How to get to Lunga Island
Getting to Lunga is a bit more complicated. Some tours leave from Oban on the mainland, but these usually involve taking the Ferry to Craignure and then a coach ride to a port on Mull. From Mull, there are boats departing from Ulva Ferry, Ardnamurchan, Tobermory, and Fionnphort, as far as I know. I organized my trip via Staffatours (not affiliated with them; they did a great job, though!).
If you are staying on the Outer Hebrides, there might be some tours as well, though I am not aware of them. You could always charter your own boat, though regular tours are not exactly crowded either. Starting out from Oban, as I did, takes a whole day. Depending on your tour, you will have plenty of time to see Staffa and Iona as well. Be prepared to wake up early and come home late, though.
It’s probably better to book our tour not too much in advance. I was super lucky with the weather, but the Isles are not exactly known for their aridity. Rains and storms are common. Also, be aware that be Puffins will be there only from Mid-May to July. Most of their life they spent out on the sea. Winter weather wouldn’t allow a visit in the rough seas anyhow.
The History of Lunga
As I take my leave from the beautiful island, I pass by a stack of crumbled ruins. Once this island has been inhabited. There was never a strong population since the small island and its meager meadows wouldn’t support more. In 1857 Donald Campbell and his family left the islands, the last to have permanently lived there.
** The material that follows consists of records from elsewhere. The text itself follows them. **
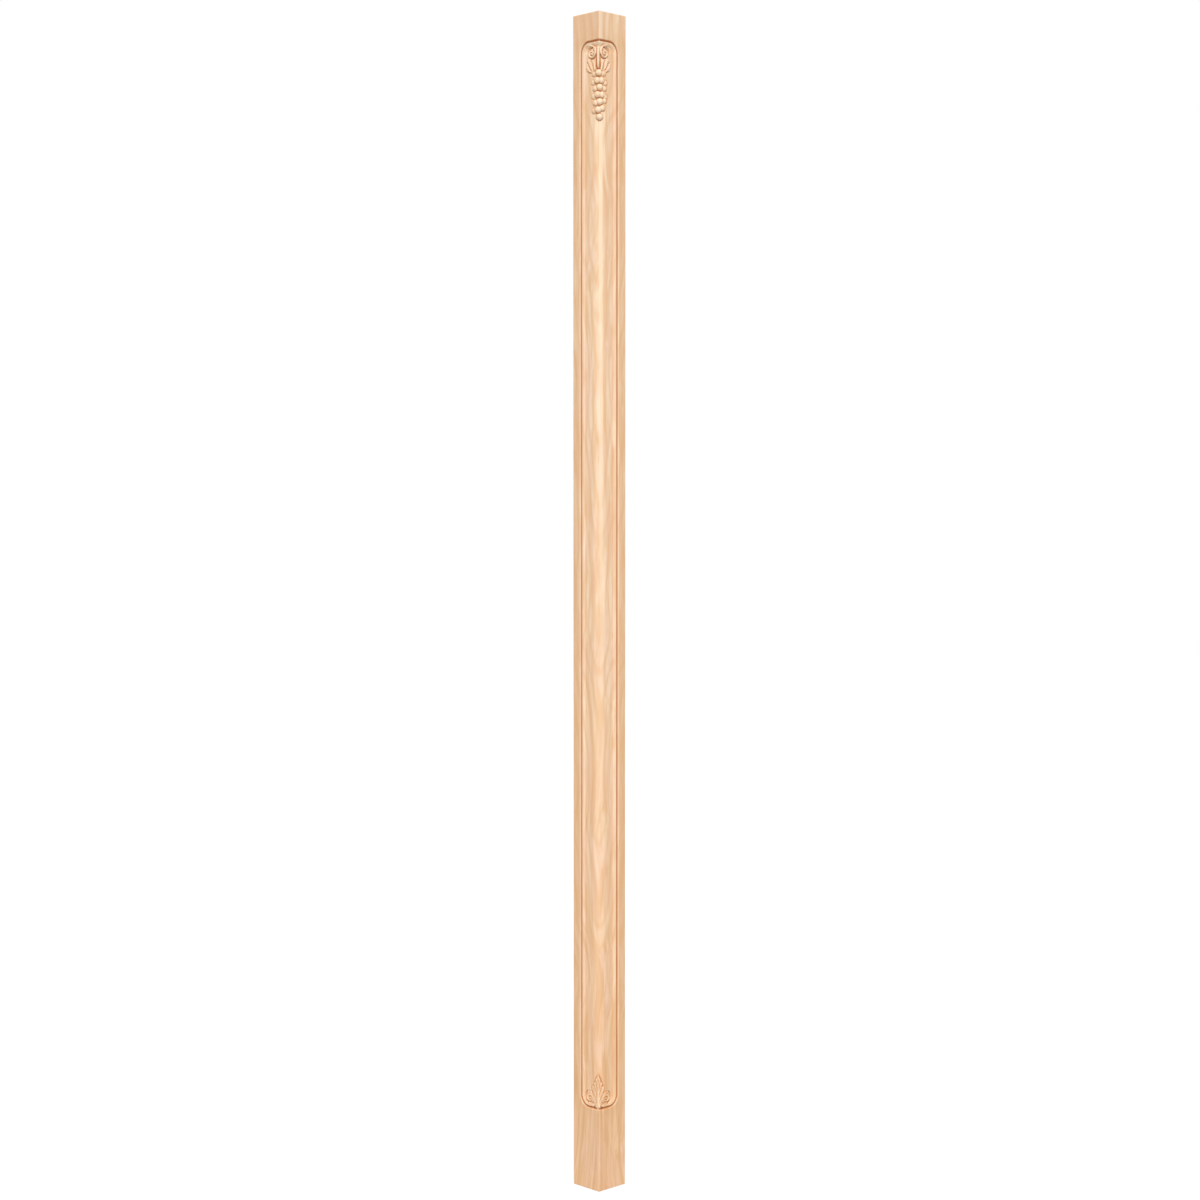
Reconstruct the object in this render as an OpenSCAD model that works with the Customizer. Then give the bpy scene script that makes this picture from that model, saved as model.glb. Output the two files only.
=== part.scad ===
// A tall square newel post with one carved corner: plain blocks at its head and foot, and between them a
// sunk panel that wraps round the corner, with a bunch of grapes at its top and an acanthus leaf below.
// Millimetres, +Z up, origin at the middle of the foot. The carved corner is the arris at +X, -Y.

/* [Post] */
// Width of each face
post_w = 77; // [72:0.5:90]
// Height over all
post_h = 2438.4; // [1200:0.1:3000]
// Flat taken off each plain arris
arris_ease = 1; // [0.5:0.1:2]

/* [Panel] */
// Height of the plain block at the foot, up to the middle of the quirk
foot_h = 174; // [120:1:300]
// Height of the plain block at the head, down to the middle of the quirk
head_h = 58.7; // [40:0.1:150]
// Distance of the upright quirks from the carved corner, to their middle
quirk_in = 53; // [50:0.5:56]
// Width of the quirk
quirk_w = 6; // [3:0.1:6.5]
// Depth of the quirk
quirk_d = 4.2; // [2.5:0.1:5]
// Radius of the panel's turned corners, to the middle of the quirk
turn_r = 22; // [20:0.5:27]
// Width of the bead that stands between the quirk and the slope
bead_w = 2.6; // [1.5:0.1:4]
// Width of the slope from the bead down to the sunk field
slope_w = 6; // [4.5:0.5:9]
// Depth of the sunk field below the faces
sunk = 3; // [2:0.1:4]
// Radius that the sunk field turns round the corner with
round_r = 19; // [16:0.5:21]
// Height of the scoop where that round runs out into each end of the panel
run_out = 24; // [16:1:30]

/* [Carving] */
// Distance that the carving's centre line sits from the corner, towards the -Y face
carving_off = 2; // [0:0.5:3]
// Depth of the carving's highest parts below the faces
skin = 0.4; // [0.2:0.1:1]
// Length of the stem that the bunch hangs from
stem_l = 37; // [30:1:45]
// Thickness of the stem
stem_d = 5; // [4:0.5:6]
// Radius of the scrolls beside the stem, to the middle of the bar
scroll_r = 9.5; // [7:0.5:11]
// Thickness of the scrolls' bar
scroll_d = 5; // [4:0.5:6]
// Length of the longest lobe in the spray under each scroll
lobe_l = 17; // [12:0.5:20]
// Diameter of the grapes
grape_d = 15; // [12:0.5:16]
// Height from one row of grapes to the next
grape_pitch = 14.9; // [12:0.1:16]
// Height of the acanthus leaf above the foot quirk
leaf_h = 70; // [55:1:90]
// Width of the acanthus leaf
leaf_w = 34; // [28:1:38]
// Radius of the volutes at the leaf's foot, to the middle of the bar
volute_r = 4.5; // [3.5:0.5:6]
// Thickness of the volutes' bar
volute_d = 4; // [3:0.5:5]
// Distance from the head quirk down to the top of the stem
stem_down = 13; // [11:0.5:16]
// Distance from the head quirk down to the middle of the scrolls
scroll_down = 23; // [21:0.5:25]
// Distance from the head quirk down to the first row of grapes
bunch_down = 65.5; // [62:0.5:75]
// Distance from the foot quirk up to the middle of the volutes
volute_up = 19; // [17:0.5:22]

/* [Hidden] */
$fn = 48;

// Angles round the corner of the grapes in each row from the top one down, in degrees, plus to the +X face.
GRAPE_ROWS = [
    [-26, 0, 26],
    [-29, -2, 19],
    [-20, 4, 30],
    [-26, -2, 21],
    [-16, 5],
    [-23, 2, 20],
    [4],
];

// Half of the acanthus outline, up from its foot, as [share of the half width, share of the height].
LEAF_OUTLINE = [
    [0.22, -0.06], [0.30, 0.06], [0.62, 0.10], [1.05, 0.16], [1.25, 0.30], [1.12, 0.44], [0.86, 0.42],
    [0.98, 0.54], [0.80, 0.64], [0.52, 0.60], [0.60, 0.70], [0.46, 0.80], [0.26, 0.90], [0.00, 1.00],
];

panel_lo = foot_h;
panel_hi = post_h - head_h;
half_w = post_w / 2;
eps = 0.02;
over = 6;
slope_in = quirk_w / 2 + bead_w;
field_in = slope_in + slope_w;
field_t = quirk_in - field_in;
round_c = sunk + round_r;
off_angle = asin(carving_off / round_r);
slope_steps = 6;
knob = 0.5;

// The curled bars: how far round they go, where each starts, and how far in from the corner it sits.
curl = 270;
scroll_from = 60;
scroll_in = 22;
volute_from = -80;
volute_in = 26;

// The stem, how deep it lies in the round, and the stalk at the foot of the leaf.
stem_out = round_r + 1.5;
stalk_l = 14;

// The leaf spray: its foot above the first row of grapes, the room that a leaning lobe keeps inside the
// faces, and how each lobe stands from the one before.
spray_up = 7;
lobes = 3;
lobe_d = 6;
lobe_room = 5;
lobe_angle = 14;
lobe_step = 10;
lobe_lean = 6;
lobe_fan = 14;
lobe_less = 3;

grape_r = grape_d / 2;
grape_out = round_r - 1.5;

// The acanthus leaf: its blade's radius about the round's axis, its midrib and its side ribs.
blade_r = round_c - sunk / 2;
blade_steps = 12;
rib_d = 3.8;
rib_sunk = 0.8;
midrib_foot = 4;
midrib_l = 0.84 * leaf_h;
side_rib_d = 3;
side_rib_l = 0.2 * leaf_h;
side_rib_foot = 0.14 * leaf_h;
side_rib_step = 0.18 * leaf_h;
side_rib_angle = 5;
side_rib_lean = 26;

// Draws its children on the +X face, where x runs away from the carved corner, y up and z out of the face,
// and again on the -Y face as their mirror image.
module both_faces() {
    translate([half_w, -half_w, 0]) rotate([90, 0, 90]) children();
    mirror([1, 1, 0]) translate([half_w, -half_w, 0]) rotate([90, 0, 90]) children();
}

// Draws its children out from the field's round, where x runs out, y along the round and z up.
module on_round(angle, height, out) {
    translate([half_w - round_c, round_c - half_w, height])
        rotate([0, 0, angle - off_angle - 45]) translate([out, 0, 0]) children();
}

// Draws its children on one face, a distance in from the corner and sunk so that their thickness d just
// reaches the skin: the +X face for side 1, and its mirror image on the -Y face for side -1.
module on_face(side, inwards, height, d) {
    mirror([1 - side, 1 - side, 0]) translate([half_w, -half_w, 0]) rotate([90, 0, 90])
        translate([inwards - side * carving_off, height, -skin - d / 2]) children();
}

// How far out from the field's centre a ball of radius r may sit at an angle and stay inside the faces.
function seat(angle, r, out) = min(out, (round_c - skin - r) / cos(45 - abs(angle - off_angle)));

module stock() {
    linear_extrude(post_h) polygon([
        [half_w, -half_w], [half_w, half_w - arris_ease], [half_w - arris_ease, half_w],
        [arris_ease - half_w, half_w], [-half_w, half_w - arris_ease], [-half_w, -half_w + arris_ease],
        [arris_ease - half_w, -half_w],
    ]);
}

// What the cutter takes along the panel's edge: the quirk, then the slope beyond the bead. x runs from the
// middle of the quirk to the field, y out of the face.
module edge_profile() {
    floor_r = quirk_w / 2;
    translate([0, floor_r - quirk_d]) circle(floor_r);
    translate([-floor_r, floor_r - quirk_d]) square([quirk_w, quirk_d - floor_r + over]);
    polygon(concat(
        [[field_in + eps, over], [slope_in, over]],
        [for (i = [0:slope_steps]) let (f = i / slope_steps)
            [slope_in + slope_w * f, -sunk * (1 - cos(180 * f)) / 2]],
        [[field_in + eps, -sunk]]
    ));
}

module turned_edge(height, flip) {
    translate([quirk_in - turn_r, height, 0]) mirror([0, flip, 0])
        rotate_extrude(angle = 90) translate([turn_r, 0]) mirror([1, 0, 0]) edge_profile();
}

module straight_edges() {
    translate([quirk_in, panel_lo + turn_r, 0]) rotate([-90, 0, 0])
        linear_extrude(panel_hi - panel_lo - 2 * turn_r) mirror([0, 1, 0]) mirror([1, 0, 0]) edge_profile();
    for (end = [[panel_lo, 0], [panel_hi, 1]])
        translate([quirk_in - turn_r, end[0], 0]) mirror([0, end[1], 0]) rotate([0, -90, 0])
            linear_extrude(quirk_in - turn_r + over) rotate([0, 0, 90]) mirror([0, 1, 0]) edge_profile();
}

// The flat sunk field of one face.
module field_cut() {
    lo = panel_lo + field_in;
    hi = panel_hi - field_in;
    r = turn_r - field_in;
    translate([0, 0, -sunk]) linear_extrude(sunk + over) {
        translate([-over, lo]) square([field_t - r + over, hi - lo]);
        translate([-over, lo + r]) square([field_t + over, hi - lo - 2 * r]);
        for (y = [lo + r, hi - r]) translate([field_t - r, y]) circle(r);
    }
}

module panel_cut() {
    both_faces() {
        straight_edges();
        turned_edge(panel_lo + turn_r, 1);
        turned_edge(panel_hi - turn_r, 0);
        field_cut();
    }
}

// Rounds the sunk field's corner, and scoops the round out to nothing at both ends of the panel.
module round_cut() {
    lo = panel_lo + field_in + run_out;
    hi = panel_hi - field_in - run_out;
    depth = round_r / sqrt(2) + eps;
    scoop_r = (run_out * run_out + depth * depth) / (2 * depth);
    tip = (half_w - sunk) * sqrt(2);
    difference() {
        translate([half_w - round_c, -half_w - over, lo - run_out])
            cube([round_c + over, round_c + over, hi - lo + 2 * run_out]);
        translate([half_w - round_c, round_c - half_w, lo - run_out - 1])
            cylinder(r = round_r, h = hi - lo + 2 * run_out + 2);
        rotate([0, 0, -45]) for (end = [[lo, 1], [hi, 0]])
            translate([0, 0, end[0]]) mirror([0, 0, end[1]]) difference() {
                translate([0, -post_w, 0]) cube([tip + over, 2 * post_w, run_out + over]);
                translate([tip - depth + scoop_r, 0, 0]) rotate([90, 0, 0])
                    cylinder(r = scoop_r, h = 3 * post_w, center = true);
            }
    }
}

// A round-ended bar standing up from a point, leaning over to one side.
module bar(length, d, lean) {
    rotate([lean, 0, 0]) {
        cylinder(d = d, h = length);
        sphere(d = d);
        translate([0, 0, length]) sphere(d = d);
    }
}

// A bar bent to an arc in the xy plane, from one angle on through another, with a small knob at each end.
module bent_bar(r, d, from, through) {
    rotate([0, 0, from]) rotate_extrude(angle = through) translate([r, 0]) circle(d = d);
    for (a = [from, from + through]) rotate([0, 0, a]) translate([r, 0, 0]) sphere(d = d + 2 * knob);
}

// The stem, the C-scroll to each side of it, and under each a spray of leaf lobes.
module vine() {
    on_round(0, panel_hi - stem_down - stem_l, stem_out) bar(stem_l, stem_d, 0);
    for (side = [-1, 1]) {
        on_face(side, scroll_in, panel_hi - scroll_down, scroll_d + 2 * knob)
            bent_bar(scroll_r, scroll_d, scroll_from, curl);
        for (i = [0:lobes - 1]) {
            angle = side * (lobe_angle + lobe_step * i);
            on_round(angle, panel_hi - bunch_down + spray_up + i, seat(angle, lobe_room, round_r))
                bar(lobe_l - lobe_less * i, lobe_d, -side * (lobe_lean + lobe_fan * i));
        }
    }
}

module grapes() {
    for (row = [0:len(GRAPE_ROWS) - 1])
        for (angle = GRAPE_ROWS[row])
            on_round(angle, panel_hi - bunch_down - row * grape_pitch, seat(angle, grape_r, grape_out))
                sphere(grape_r);
}

// The acanthus leaf: a lobed blade cut from the stock, its midrib and side ribs, and a volute to each side.
module acanthus() {
    blade = [for (p = LEAF_OUTLINE) [p[0] * leaf_w / 2, p[1] * leaf_h]];
    blade_back = [for (i = [len(blade) - 2:-1:0]) [-blade[i][0], blade[i][1]]];
    intersection() {
        on_round(0, panel_lo, 0) rotate([90, 0, 90]) linear_extrude(post_w)
            polygon(concat(blade, blade_back));
        translate([half_w - round_c, round_c - half_w, panel_lo - over])
            linear_extrude(leaf_h + 2 * over) polygon(concat([[-round_c, -blade_r], [-round_c, round_c]],
                [[blade_r, round_c]], [for (i = [0:blade_steps]) let (a = -90 * i / blade_steps)
                    blade_r * [cos(a), sin(a)]]));
    }
    on_round(0, panel_lo + midrib_foot, blade_r - rib_sunk) bar(midrib_l, rib_d, 0);
    on_round(0, panel_lo, seat(0, stem_d / 2, 2 * round_c)) bar(stalk_l, stem_d, 0);
    for (side = [-1, 1]) {
        for (rib = [1:2]) {
            rib_z = panel_lo + side_rib_foot + side_rib_step * rib;
            on_round(side * side_rib_angle, rib_z, blade_r - rib_sunk)
                bar(side_rib_l, side_rib_d, -side * side_rib_lean);
        }
        on_face(side, volute_in, panel_lo + volute_up, volute_d + 2 * knob)
            bent_bar(volute_r, volute_d, volute_from, curl);
    }
}

module post() {
    color("burlywood") {
        difference() {
            stock();
            panel_cut();
            round_cut();
        }
        vine();
        grapes();
        acanthus();
    }
}

post();
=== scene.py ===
"""Looks of a slim square newel post of bare pale wood with one carved corner.

The post is one piece. Its mesh is a ring of columns round the post, swept up in rows. On the two faces beside
the carved corner the columns are raised or cut to the mouldings, the C-scrolls, the leaf sprays, the bunch of
grapes and the acanthus leaf. Sizes are in millimetres and become metres when the mesh is made.
"""

import logging
import math
from collections.abc import Mapping, Sequence
from dataclasses import dataclass, field
from enum import Enum

import bpy
import numpy as np
from numpy.typing import NDArray
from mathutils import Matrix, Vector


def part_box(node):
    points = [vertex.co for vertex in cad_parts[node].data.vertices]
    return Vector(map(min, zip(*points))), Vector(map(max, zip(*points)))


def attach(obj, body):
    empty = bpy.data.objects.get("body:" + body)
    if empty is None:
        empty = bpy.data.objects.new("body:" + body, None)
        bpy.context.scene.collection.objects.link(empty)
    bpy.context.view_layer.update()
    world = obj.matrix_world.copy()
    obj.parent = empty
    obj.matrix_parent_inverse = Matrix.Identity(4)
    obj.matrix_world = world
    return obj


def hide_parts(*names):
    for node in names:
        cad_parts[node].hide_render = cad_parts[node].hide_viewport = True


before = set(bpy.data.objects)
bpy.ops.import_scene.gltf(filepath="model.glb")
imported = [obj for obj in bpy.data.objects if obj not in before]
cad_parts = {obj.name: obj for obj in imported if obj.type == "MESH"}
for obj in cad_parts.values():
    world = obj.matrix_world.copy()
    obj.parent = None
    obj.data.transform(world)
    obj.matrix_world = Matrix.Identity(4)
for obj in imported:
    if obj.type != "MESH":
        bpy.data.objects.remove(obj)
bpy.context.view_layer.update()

Colour = tuple[float, float, float]
Point = tuple[float, float]
Grid = NDArray[np.float64]

MM = 0.001
SKIN = 0.4  # How far the highest carving stays under the two faces.
PLAIN_SHARE = 0.3  # How far the plain blocks and the faces behind have the planed faces' darker tone.
log = logging.getLogger("newel_post")


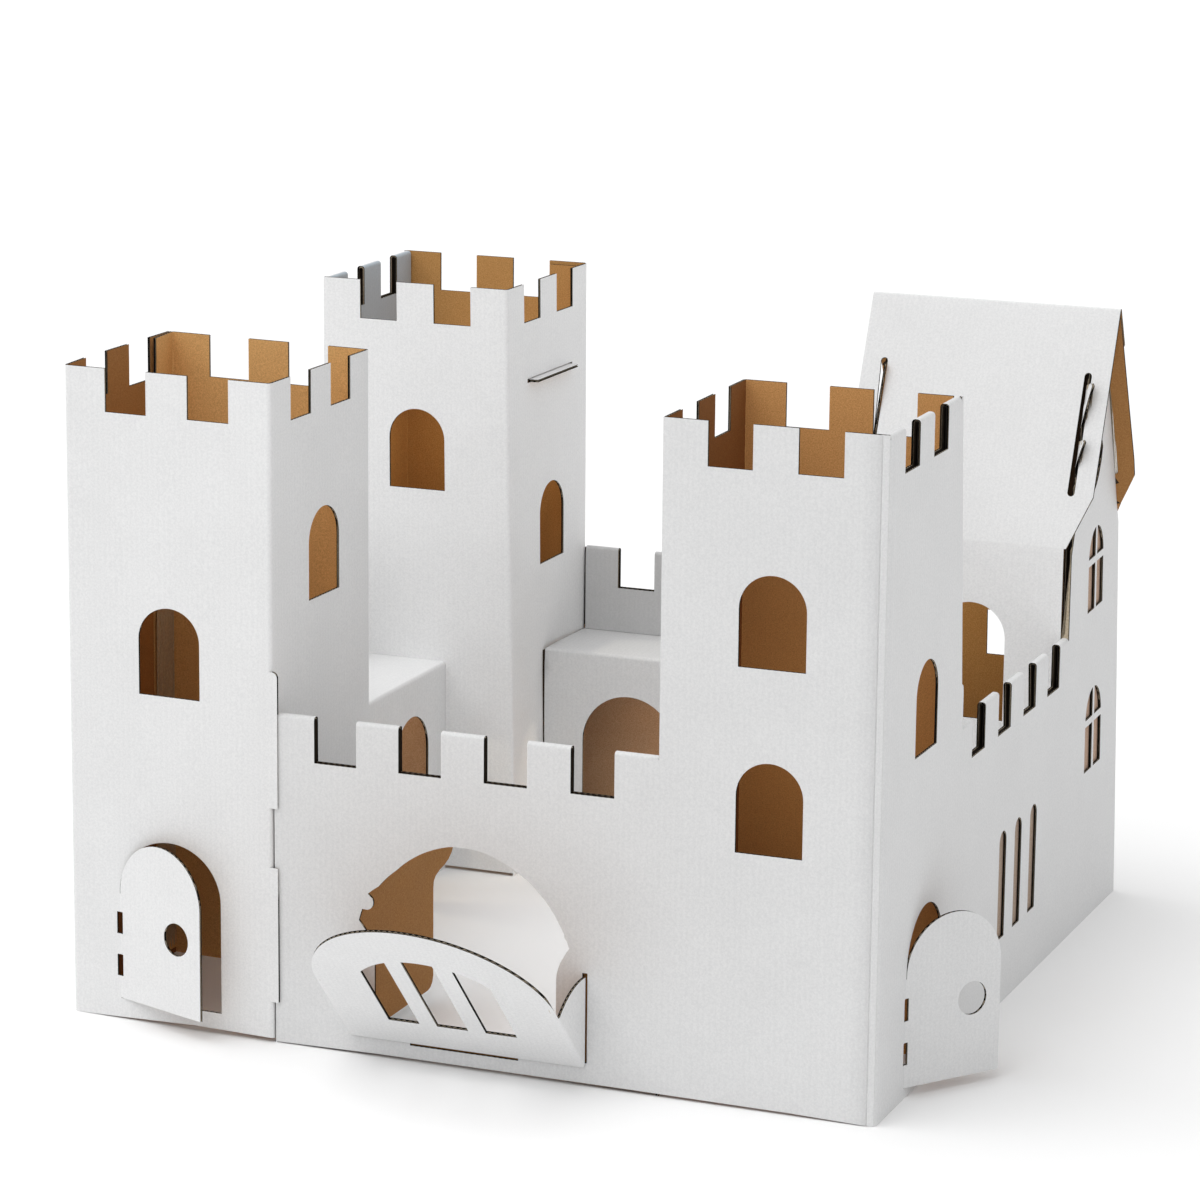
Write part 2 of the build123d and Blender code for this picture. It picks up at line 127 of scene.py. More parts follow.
# ------------------------------------------------------------------- paths
class Path:
    """A bent line with rounded corners. inward is +1 where the brown side lies to the left of its direction, -1 to the right."""

    def __init__(self, pts, inward, radius=2.2):
        self.p = [np.array(q, float) for q in pts]
        self.g = inward
        self.s = [0.0]
        self.d = []
        for a, b in zip(self.p, self.p[1:]):
            self.s.append(self.s[-1] + float(np.hypot(*(b - a))))
            self.d.append((b - a) / np.hypot(*(b - a)))
        self.bends = []
        self.rows = []
        for i in range(1, len(self.p) - 1):
            d0, d1 = self.d[i - 1], self.d[i]
            turn = atan2(d0[0] * d1[1] - d0[1] * d1[0], float(d0 @ d1))
            if abs(turn) < 1e-4:
                continue
            r = radius if turn * self.g > 0 else 0.6
            tan_len = r * abs(tan(turn / 2))
            self.bends.append((i, turn, r, tan_len))
            n = max(2, int(abs(turn) / radians(13)) + 1)
            self.rows += [self.s[i] - tan_len + 2 * tan_len * k / n for k in range(n + 1)]

    def at(self, s, w):
        s = np.asarray(s, float)
        w = np.asarray(w, float)
        out = np.zeros(s.shape + (2,))
        last = len(self.d) - 1
        for i, d in enumerate(self.d):
            m = (s >= (self.s[i] if i else -1e9)) & (s <= (self.s[i + 1] if i < last else 1e9))
            n = self.g * np.array([-d[1], d[0]])
            out[m] = self.p[i] + np.outer(s[m] - self.s[i], d) + np.outer(w[m], n)
        for i, turn, r, tl in self.bends:
            m = (s > self.s[i] - tl) & (s < self.s[i] + tl)
            if not m.any():
                continue
            d = self.d[i - 1]
            n = self.g * np.array([-d[1], d[0]])
            start = self.p[i] - d * tl
            u = (s[m] - (self.s[i] - tl)) / (2 * tl)
            a = atan2(d[1], d[0]) + turn * u
            nn = self.g * np.stack([-np.sin(a), np.cos(a)], axis=1)
            if turn * self.g > 0:
                out[m] = start + n * r - nn * (r - w[m])[:, None]
            else:
                out[m] = start - n * r + nn * (r + w[m])[:, None]
        return out


def upright(path):
    # the path seen from above, heights straight up
    def f(s, t, w):
        p = path.at(s, w)
        return np.stack([p[..., 0], p[..., 1], t], axis=-1)
    return f


def folded(path, profiles):
    # the path seen from above, and by its length the profile that folds the top over
    def f(s, t, w):
        a, z = np.array(w, float), np.array(t, float)
        for s0, s1, prof in profiles:
            m = (s >= s0) & (s <= s1)
            if m.any():
                q = prof.at(t[m], w[m])
                a[m], z[m] = q[:, 0], q[:, 1]
        p = path.at(s, a)
        return np.stack([p[..., 0], p[..., 1], z], axis=-1)
    return f


def rolled(path, axis):
    # the profile in a vertical plane, drawn out along x or y
    def f(s, t, w):
        p = path.at(t, w)
        if axis == "x":
            return np.stack([s, p[..., 0], p[..., 1]], axis=-1)
        return np.stack([p[..., 0], s, p[..., 1]], axis=-1)
    return f


def plane(origin, su, tu, nu):
    origin, su, tu, nu = (np.array(v, float) for v in (origin, su, tu, nu))

    def f(s, t, w):
        return origin + s[..., None] * su + t[..., None] * tu + w[..., None] * nu
    return f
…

In medieval times, the Treshnish Isles had been a bit more popular. On the adjacent island of Cairn na Burgh Mòr, there was even a small castle. Norths sagas tell us of King Hakon of Norway assigning the property to Ewan MacDougall in 1249. While the castles passed on to different clans a couple of times throughout history, it was nevertheless occupied until the late 18th century. By then the MacLeans were in charge on the Treshnish Isles.
These days the Hebridean Trust owns Lunga and the Treshnish Isles. The purchase was completed in April 2000. I pray with all my heart that they will be able to conserve this unique place for further generations.